Un Nobel pour les Colombiens
Un Nobel pour les Colombiens
Editorial. En récompensant le président Juan Manuel Santos, les sages d’Oslo ont voulu donner un coup de pouce à l’accord de paix avec les FARC, au lendemain de la victoire du non au référendum.
Le président colombien Juan Manuel Santos, le 7 octobre, à Bogota. | JUAN DAVID TENA / AFP
Editorial du « Monde ». Le prix Nobel de la paix est toujours politique, plus que son jury ne voudra jamais l’avouer. Il n’y a là rien que de très naturel : la guerre, la paix, la violence, le pardon – affaires éminemment politiques. Cette année, les sages d’Oslo pouvaient couronner un groupe de femmes et d’hommes admirables, ces casques blancs syriens bravant les bombes pour aller secourir une population civile qui est expressément visée dans les massacres en cours. Ils pouvaient aussi saluer l’homme qui, plus que tout autre, s’est battu pour mettre un terme à l’une des plus vieilles et des plus cruelles guérillas au monde : l’actuel président colombien, Juan Manuel Santos.
C’est lui qu’ils ont choisi, choix tout à fait louable et justifié. Mais le jury d’Oslo a d’autant mieux fait que la paix obtenue par M. Santos entre l’Etat colombien et la guérilla des Forces armées révolutionnaires de Colombie (FARC, spécialistes en trafic de drogue, extorsion de fonds et enlèvements, le tout emballé dans une vieille logorrhée marxiste-léniniste) est menacée.

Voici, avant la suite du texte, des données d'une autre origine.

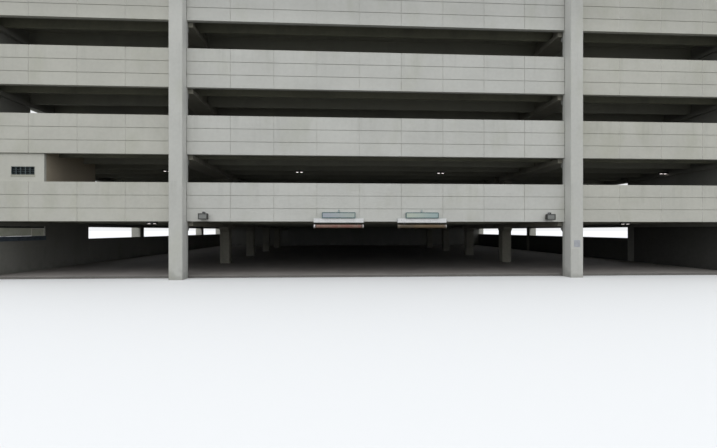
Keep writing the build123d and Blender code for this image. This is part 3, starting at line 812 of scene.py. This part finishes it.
class Mesh:
    """A mesh in the making, from bmesh operators."""

    def __init__(self) -> None:
        """Start empty."""
        self.work = bmesh.new()

    def soften(self, edges: list[bmesh.types.BMEdge], width: float, segments: int) -> None:
        """Round some edges with a number of faces across each."""
        bmesh.ops.bevel(self.work, geom=edges, offset=width, segments=segments, profile=0.5,
                        affect="EDGES", material=-1, clamp_overlap=True)

    def block(self, low: Vector | Triple, high: Vector | Triple, bevel: float = 0.0,
              segments: int = 1) -> "Mesh":
        """Add a block between two corners.

        Args:
            low: Lowest corner.
            high: Highest corner.
            bevel: Width of its rounded edges.
            segments: Faces across each rounded edge.

        Returns:
            This mesh.
        """
        size = Vector(high) - Vector(low)
        matrix = Matrix.Translation((Vector(low) + Vector(high)) / 2) @ Matrix.Diagonal((*size, 1.0))
        made = bmesh.ops.create_cube(self.work, size=1.0, matrix=matrix)["verts"]
        if bevel:
            self.soften(list({edge for vert in made for edge in vert.link_edges}), bevel, segments)
        return self

    def stack(self, seat: Vector, out: Vector, discs: tuple[Disc, ...]) -> "Mesh":
        """Stack discs on a seat.

        Args:
            seat: Middle of the seat.
            out: Direction away from it.
            discs: The discs.

        Returns:
            This mesh.
        """
        turn = UP.rotation_difference(out).to_matrix().to_4x4()
        for disc in discs:
            matrix = Matrix.Translation(seat + out * disc.rise) @ turn
            bmesh.ops.create_cone(self.work, cap_ends=True, cap_tris=False, segments=disc.sides,
                                  radius1=disc.radius, radius2=disc.radius * disc.taper,
                                  depth=disc.length, matrix=matrix)
        return self

    def studs(self, middle: Vector, reach: float, rise: float, fastener: Fastener,
              columns: int = 2) -> "Mesh":
        """Set two rows of fasteners on a face that looks to the front.

        Args:
            middle: Middle of the rows.
            reach: Distance of the outer columns from the middle.
            rise: Distance of the rows from the middle.
            fastener: The fastener.
            columns: Fasteners in a row.

        Returns:
            This mesh.
        """
        for number in range(columns):
            across = reach * (2 * number / (columns - 1) - 1)
            for upright in (-rise, rise):
                self.stack(middle + Vector((across, 0, upright)), FRONT, fastener.value)
        return self

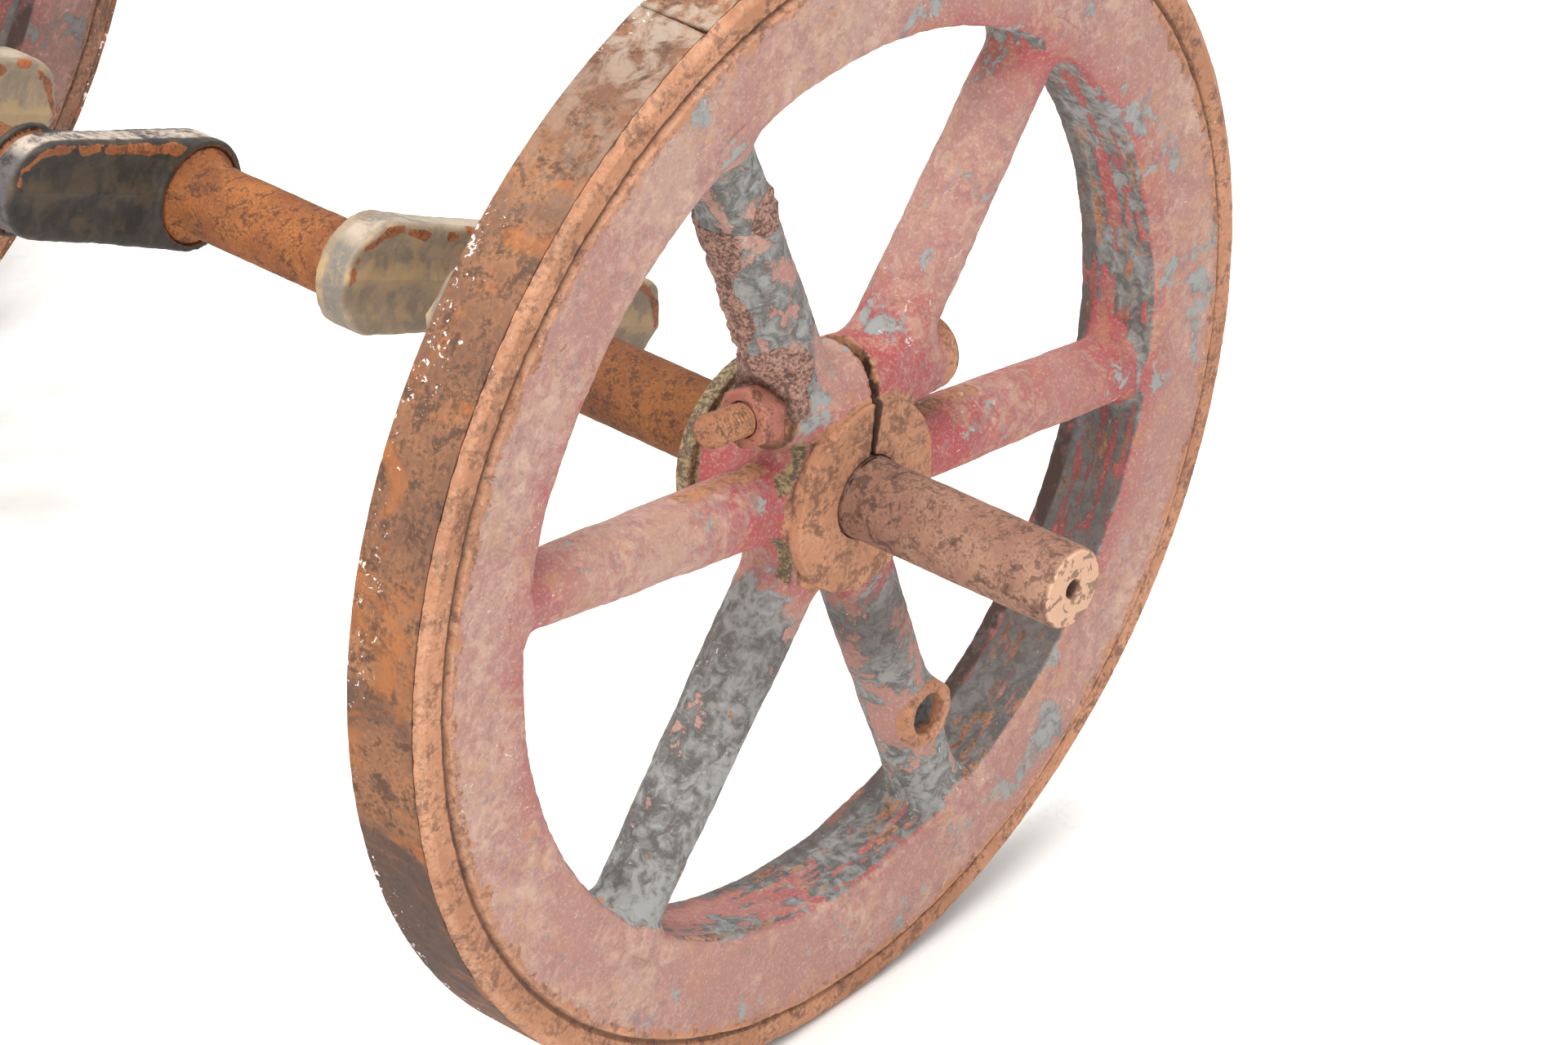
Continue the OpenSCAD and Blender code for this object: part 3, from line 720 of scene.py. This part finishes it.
def crust_place(points):
    """1 where flakes of paint and dirt cling: down one side of the first spoke and round the nut's lug."""
    x, y, z = points.T
    along = x * math.sin(SPOKE_ANGLE) + z * math.cos(SPOKE_ANGLE)
    across = x * math.cos(SPOKE_ANGLE) - z * math.sin(SPOKE_ANGLE)
    off = np.hypot(across, y - SPOKE_Y)
    facing = (-across * 0.98 + (y - SPOKE_Y) * 0.17) / np.maximum(off, 1)
    ragged = 0.12 * np.sin(along / 7) + 0.1 * np.sin(along / 17 + 1)
    strip = (facing > 0.8 + ragged) * (along > 50) * (along < 176) * (off < 26) * (off > 10)
    place = strip * 1.0
    for cx, cy, cz, r in ((-43, -17, 78, 17), (-39, -22, 62, 10), (-56, -19, 165, 13)):
        place = np.maximum(place, np.clip((r - np.linalg.norm(points - [cx, cy, cz], axis=1)) / 3, 0, 1))
    # None inside the bolt's hole
    return place * (bolt_distance(x, y, z) > BOLT_R + 3)


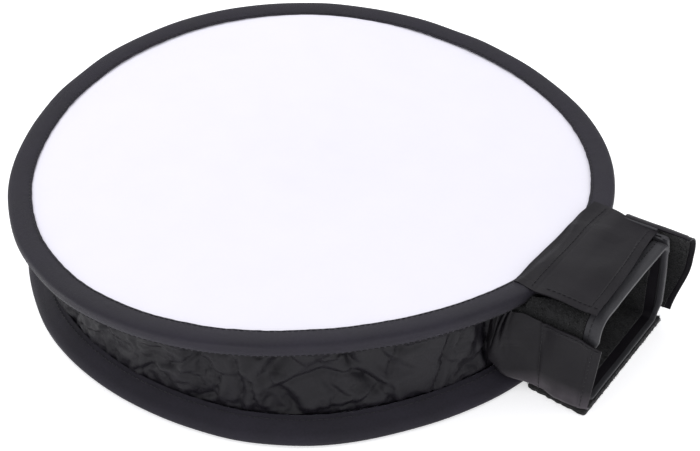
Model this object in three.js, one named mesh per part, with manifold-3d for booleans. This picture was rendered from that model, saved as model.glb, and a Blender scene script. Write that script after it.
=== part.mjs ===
// Round collapsible softbox for a hand-held camera flash, lying on its back panel.
// Two spring-steel hoops in fabric bindings hold a white front diffuser and a dark back panel apart on a
// cloth side wall lined with silver. A rectangular cloth neck leaves the side wall along +X and wraps
// the flash head with a hinged top flap, a far wing and a near wing that close on hook-and-loop tape.
// Units are millimetres, +Z is up (the way the light leaves) and the origin is on the table under the
// centre of the hoops. "near" is the neck's -Y side and "far" its +Y side.
import * as THREE from "three";
import { mergeVertices } from "three/addons/utils/BufferGeometryUtils.js";
import Module from "manifold-3d";

const wasm = await Module();
wasm.setup();

// ---- driving dimensions ----
const hoopRadius = 150; // outer edge of each hoop's binding
const depth = 53; // table to the top of the front binding
const bandWidth = 12; // binding, from its outer edge to its seam
const bandThickness = 5.2;
const gap = 0.3; // left between sewn faces
const ply = 0.8; // hemmed double nylon
const lining = 0.5; // silver-coated lining cloth
const pile = 0.7; // hook or loop tape
const swell = 3.4; // how far the front hoop stands out of round
const swellAt = THREE.MathUtils.degToRad(15); // direction of one of its three swells
const ringSegments = 96;

const neckHalfWidth = 36; // outer faces of the sleeve's side walls
const neckMouth = 178; // hoop axis to the end of the sleeve's cloth
const lipWidth = 6; // bound edge around the mouth
const gussetEnd = 154; // seam between the gussets and the sleeve's side walls
const throatHalf = 50; // the neck widens to this where it opens into the side wall
const flapFold = 148; // fold line of the top flap
const floorLevel = 5.5; // neck floor where it crosses the rear hoop
const mouthFloor = 4.2; // neck floor at the mouth
const roofLevel = 46.4; // neck roof where it passes under the front hoop
const mouthRoof = 51.4; // neck roof at the mouth
const padThickness = 2.8;
const flapLevel = 56.6; // top of the top flap, above the thick seam on the front binding

// ---- derived levels and radii ----
const seamRadius = hoopRadius - bandWidth;
const rearPlane = bandThickness / 2; // mid-height of the rear hoop
const frontPlane = depth - bandThickness / 2; // mid-height of the front hoop
const wallRadius = seamRadius - 2 * gap; // outer face of the side wall
const tuck = 3; // how far each panel reaches into its binding

// ---- materials ----
const material = (color, roughness, metalness = 0) =>
  new THREE.MeshStandardMaterial({ color, roughness, metalness });
const blackTape = material(0x2c2a31, 0.8);
const blackNylon = material(0x28272b, 0.6);
const blackPile = material(0x141416, 1);
const greyTrim = material(0x3f3f45, 0.8);
const whiteCloth = material(0xf4f2fb, 0.9);
const silverCloth = material(0xc9cbd0, 0.35, 0.6);
const springSteel = material(0x8d9298, 0.35, 1);
const crimpSteel = material(0xb4b8bd, 0.3, 1);

// ---- solid helpers ----
function toSolid(geometry) {
  const plain = new THREE.BufferGeometry().setAttribute(
    "position",
    (geometry.index ? geometry.toNonIndexed() : geometry).getAttribute("position"),
  );
  const merged = mergeVertices(plain, 1e-3);
  return new wasm.Manifold(
    new wasm.Mesh({
      numProp: 3,
      vertProperties: merged.attributes.position.array,
      triVerts: new Uint32Array(merged.index.array),
    }),
  );
}

function toGeometry(solid) {
  const mesh = solid.getMesh();
  return new THREE.BufferGeometry()
    .setAttribute("position", new THREE.BufferAttribute(new Float32Array(mesh.vertProperties), 3))
    .setIndex(new THREE.BufferAttribute(mesh.triVerts, 1));
}

const cut = (geometry, tool) => toGeometry(toSolid(geometry).subtract(toSolid(tool)));

const outline = (points) => new THREE.Shape(points.map(([x, y]) => new THREE.Vector2(x, y)));

const extrude = (shape, length) =>
  new THREE.ExtrudeGeometry(shape, { depth: length, bevelEnabled: false });

// A box between two corners.
function block([x0, y0, z0], [x1, y1, z1]) {
  const middle = [(x0 + x1) / 2, (y0 + y1) / 2, (z0 + z1) / 2];
  return new THREE.BoxGeometry(x1 - x0, y1 - y0, z1 - z0).translate(...middle);
}

// A closed (radius, z) profile turned about Z.
const turned = (points) =>
  new THREE.LatheGeometry(
    points.map(([r, z]) => new THREE.Vector2(r, z)),
    ringSegments,
  ).rotateX(Math.PI / 2);

// An (x, z) outline carried across from y0 to y1.
const acrossY = (points, y0, y1) =>
  extrude(outline(points), y1 - y0)
    .rotateX(Math.PI / 2)
    .translate(0, y1, 0);

// A (y, z) shape carried along X from x0 to x1.
const alongX = (shape, x0, x1) =>
  extrude(shape, x1 - x0)
    .applyMatrix4(
      new THREE.Matrix4().makeBasis(
        new THREE.Vector3(0, 1, 0),
        new THREE.Vector3(0, 0, 1),
        new THREE.Vector3(1, 0, 0),
      ),
    )
    .translate(x0, 0, 0);

// Draws a round piece out into three shallow swells, fully at the front hoop and not at all at the rear.
function outOfRound(geometry, heightOf = (z) => z) {
  const at = geometry.getAttribute("position");
  for (let i = 0; i < at.count; i++) {
    const radius = Math.hypot(at.getX(i), at.getY(i));
    const angle = Math.atan2(at.getY(i), at.getX(i));
    const share = THREE.MathUtils.clamp(heightOf(at.getZ(i)) / depth, 0, 1);
    const reach = radius + swell * share * Math.cos(3 * (angle - swellAt)) * (radius / hoopRadius);
    at.setXY(i, reach * Math.cos(angle), reach * Math.sin(angle));
  }
  return geometry;
}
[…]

Les sages se sont objectivement immiscés dans la vie politique colombienne. Ils ont voulu donner un coup de pouce au président Santos, au lendemain d’un référendum qui lui a été défavorable. Le jury honore un homme qui se trouve en difficulté, à Bogota, pour donner corps à l’accord de paix signé le 26 septembre après quatre ans de dures négociations avec les FARC.
Et le jury a eu bien raison. Car l’enjeu est énorme. Cette guérilla des FARC – qui a martyrisé la Colombie, même si la contre-offensive n’a pas été exempte d’horreurs non plus – sévit depuis près d’un demi-siècle. Elle est une tache sanglante dans l’histoire moderne d’un pays qui, en dépit de ce cancer, a montré un remarquable dynamisme économique et culturel.
Intention éminemment politique
Il faut sauver l’accord du 26 septembre, telle a été la motivation du jury d’Oslo, qui ne s’est aucunement caché de cette intention éminemment politique. « Il y a un vrai danger que le processus de paix s’interrompe et que la guerre civile reprenne, (…) il faut encourager tous les acteurs » de cette affaire, a dit la présidente du jury, Kaci Kullmann Five. « Tous les acteurs », cela veut dire M. Santos, bien sûr, mais plus encore son adversaire politique du moment, l’ancien président Alvaro Uribe, dont il fut le ministre de la défense avant d’être élu à la tête de l’Etat en 2010.
Aujourd’hui sénateur, le versatile M. Uribe guigne à nouveau la présidence, pour le scrutin de 2018, et a pris la tête de la campagne pour le no au référendum tenu le 2 octobre en Colombie et destiné à entériner l’accord de paix du 26 septembre. Et, contrairement à ce qu’il pensait, M. Uribe a « gagné » : le non l’a emporté (50,2 %, avec un taux d’abstention de 62,6 %). Les « nonistes » dénoncent un accord qui ferait la part trop belle aux FARC, épargnant notamment la prison à leurs chefs, et est rédigé dans un galimatias progressiste qui a mobilisé, contre lui, l’Eglise catholique (elle n’a pas appelé à voter) et, plus encore, les pasteurs évangéliques de toute la Colombie (ils ont appelé au non).
Conclu fin août, le cessez-le-feu tient. Les FARC ont redit leur confiance dans l’accord. M. Santos discute avec les nonistes. Les conversations doivent reprendre entre FARC et gouvernement. La bonne volonté est du côté de M. Santos, même s’il n’entend pas renégocier l’ensemble de l’accord. Au bon moment, il reçoit un coup de pouce venu du froid.